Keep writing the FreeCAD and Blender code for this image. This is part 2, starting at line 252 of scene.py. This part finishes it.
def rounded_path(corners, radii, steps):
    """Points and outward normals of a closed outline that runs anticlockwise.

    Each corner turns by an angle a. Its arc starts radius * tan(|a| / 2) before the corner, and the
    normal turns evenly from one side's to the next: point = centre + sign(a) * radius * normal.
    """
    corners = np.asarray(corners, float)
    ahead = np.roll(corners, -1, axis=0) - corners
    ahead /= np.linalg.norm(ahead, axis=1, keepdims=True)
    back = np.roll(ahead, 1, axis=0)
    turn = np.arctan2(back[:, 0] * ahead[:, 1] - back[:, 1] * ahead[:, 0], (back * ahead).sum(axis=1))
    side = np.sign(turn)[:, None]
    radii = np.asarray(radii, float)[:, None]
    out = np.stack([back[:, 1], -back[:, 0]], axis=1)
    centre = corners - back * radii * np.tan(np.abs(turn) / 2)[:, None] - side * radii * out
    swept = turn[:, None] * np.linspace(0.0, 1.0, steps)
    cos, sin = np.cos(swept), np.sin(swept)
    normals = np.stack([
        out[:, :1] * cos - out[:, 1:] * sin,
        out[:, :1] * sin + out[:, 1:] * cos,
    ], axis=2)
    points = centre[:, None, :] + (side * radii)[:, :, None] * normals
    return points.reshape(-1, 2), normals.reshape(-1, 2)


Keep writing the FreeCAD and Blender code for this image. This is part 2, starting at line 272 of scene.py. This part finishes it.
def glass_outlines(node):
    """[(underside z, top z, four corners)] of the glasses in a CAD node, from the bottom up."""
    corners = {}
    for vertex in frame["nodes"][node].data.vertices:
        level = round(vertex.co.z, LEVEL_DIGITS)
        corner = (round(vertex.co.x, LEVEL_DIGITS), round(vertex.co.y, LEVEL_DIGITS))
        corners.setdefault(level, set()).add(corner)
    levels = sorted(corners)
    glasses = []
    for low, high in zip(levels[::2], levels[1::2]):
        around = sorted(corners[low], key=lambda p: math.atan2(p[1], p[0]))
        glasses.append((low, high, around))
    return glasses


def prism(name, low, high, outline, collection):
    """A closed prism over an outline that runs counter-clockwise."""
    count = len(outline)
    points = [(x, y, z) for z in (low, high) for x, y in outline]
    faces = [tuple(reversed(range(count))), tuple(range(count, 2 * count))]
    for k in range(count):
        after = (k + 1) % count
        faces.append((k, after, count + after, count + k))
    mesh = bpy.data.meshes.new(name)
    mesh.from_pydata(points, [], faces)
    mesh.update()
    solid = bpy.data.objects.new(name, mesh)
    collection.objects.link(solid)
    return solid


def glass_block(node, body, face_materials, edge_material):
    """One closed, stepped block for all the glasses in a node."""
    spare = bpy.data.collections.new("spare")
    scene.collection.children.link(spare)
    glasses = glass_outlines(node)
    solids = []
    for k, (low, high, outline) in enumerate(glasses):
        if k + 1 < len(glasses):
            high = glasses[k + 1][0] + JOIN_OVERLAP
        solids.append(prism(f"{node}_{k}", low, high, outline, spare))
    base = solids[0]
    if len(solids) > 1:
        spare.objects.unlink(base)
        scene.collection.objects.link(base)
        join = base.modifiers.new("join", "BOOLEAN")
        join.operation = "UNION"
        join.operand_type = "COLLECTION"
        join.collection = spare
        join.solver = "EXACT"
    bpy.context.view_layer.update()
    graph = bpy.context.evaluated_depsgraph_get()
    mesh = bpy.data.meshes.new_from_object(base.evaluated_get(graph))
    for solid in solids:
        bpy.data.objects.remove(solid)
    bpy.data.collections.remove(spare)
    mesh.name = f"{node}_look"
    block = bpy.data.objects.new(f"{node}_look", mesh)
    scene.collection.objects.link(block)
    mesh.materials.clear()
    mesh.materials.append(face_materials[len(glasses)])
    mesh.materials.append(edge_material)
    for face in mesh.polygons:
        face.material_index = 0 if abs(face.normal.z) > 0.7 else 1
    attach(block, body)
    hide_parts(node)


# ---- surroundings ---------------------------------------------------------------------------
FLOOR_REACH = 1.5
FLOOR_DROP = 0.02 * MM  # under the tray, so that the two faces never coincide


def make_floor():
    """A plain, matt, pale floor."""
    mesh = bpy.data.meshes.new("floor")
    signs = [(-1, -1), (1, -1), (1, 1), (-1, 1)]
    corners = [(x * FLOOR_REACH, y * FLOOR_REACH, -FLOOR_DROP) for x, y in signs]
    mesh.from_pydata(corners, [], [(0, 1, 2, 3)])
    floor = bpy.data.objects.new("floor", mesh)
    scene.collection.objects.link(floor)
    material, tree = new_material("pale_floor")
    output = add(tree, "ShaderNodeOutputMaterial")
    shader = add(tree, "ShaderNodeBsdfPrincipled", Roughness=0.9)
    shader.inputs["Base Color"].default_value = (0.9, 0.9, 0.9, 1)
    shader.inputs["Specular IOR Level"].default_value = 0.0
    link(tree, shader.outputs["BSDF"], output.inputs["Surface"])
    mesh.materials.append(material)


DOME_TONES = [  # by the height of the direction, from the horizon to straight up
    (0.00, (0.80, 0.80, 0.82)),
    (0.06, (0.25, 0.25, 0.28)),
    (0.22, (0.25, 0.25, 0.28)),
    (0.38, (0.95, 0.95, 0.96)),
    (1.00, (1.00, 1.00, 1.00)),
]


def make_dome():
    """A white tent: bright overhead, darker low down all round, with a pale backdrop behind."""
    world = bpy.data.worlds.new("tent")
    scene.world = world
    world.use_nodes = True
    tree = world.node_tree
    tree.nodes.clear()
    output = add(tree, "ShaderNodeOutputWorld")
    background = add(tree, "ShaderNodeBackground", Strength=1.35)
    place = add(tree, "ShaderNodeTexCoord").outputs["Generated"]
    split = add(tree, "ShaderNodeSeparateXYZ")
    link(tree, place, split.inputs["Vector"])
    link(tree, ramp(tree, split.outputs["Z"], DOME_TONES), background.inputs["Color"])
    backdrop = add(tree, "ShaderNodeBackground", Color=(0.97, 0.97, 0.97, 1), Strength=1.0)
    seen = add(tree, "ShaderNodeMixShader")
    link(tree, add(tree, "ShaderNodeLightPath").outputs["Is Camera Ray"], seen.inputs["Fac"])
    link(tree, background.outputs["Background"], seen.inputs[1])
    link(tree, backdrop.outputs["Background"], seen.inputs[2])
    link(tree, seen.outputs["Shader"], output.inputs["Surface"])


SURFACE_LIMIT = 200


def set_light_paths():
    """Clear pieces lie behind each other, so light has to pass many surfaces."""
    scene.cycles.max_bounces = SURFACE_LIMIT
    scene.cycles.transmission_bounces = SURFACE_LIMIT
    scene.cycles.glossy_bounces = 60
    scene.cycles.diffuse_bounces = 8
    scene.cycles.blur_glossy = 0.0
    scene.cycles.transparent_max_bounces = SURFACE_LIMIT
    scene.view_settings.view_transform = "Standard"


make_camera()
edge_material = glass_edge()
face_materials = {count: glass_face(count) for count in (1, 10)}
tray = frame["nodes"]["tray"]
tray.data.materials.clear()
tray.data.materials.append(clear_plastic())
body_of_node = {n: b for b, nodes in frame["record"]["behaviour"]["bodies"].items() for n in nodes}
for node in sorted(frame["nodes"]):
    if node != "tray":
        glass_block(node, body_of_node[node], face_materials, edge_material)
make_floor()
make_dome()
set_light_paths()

------------------------------

Written request:
Return nothing but the lines from the first line of the listing through the line with "that runs anticlockwise.", please, keeping every one of them unchanged.

Task output:
Keep writing the FreeCAD and Blender code for this image. This is part 2, starting at line 252 of scene.py. This part finishes it.
def rounded_path(corners, radii, steps):
    """Points and outward normals of a closed outline that runs anticlockwise.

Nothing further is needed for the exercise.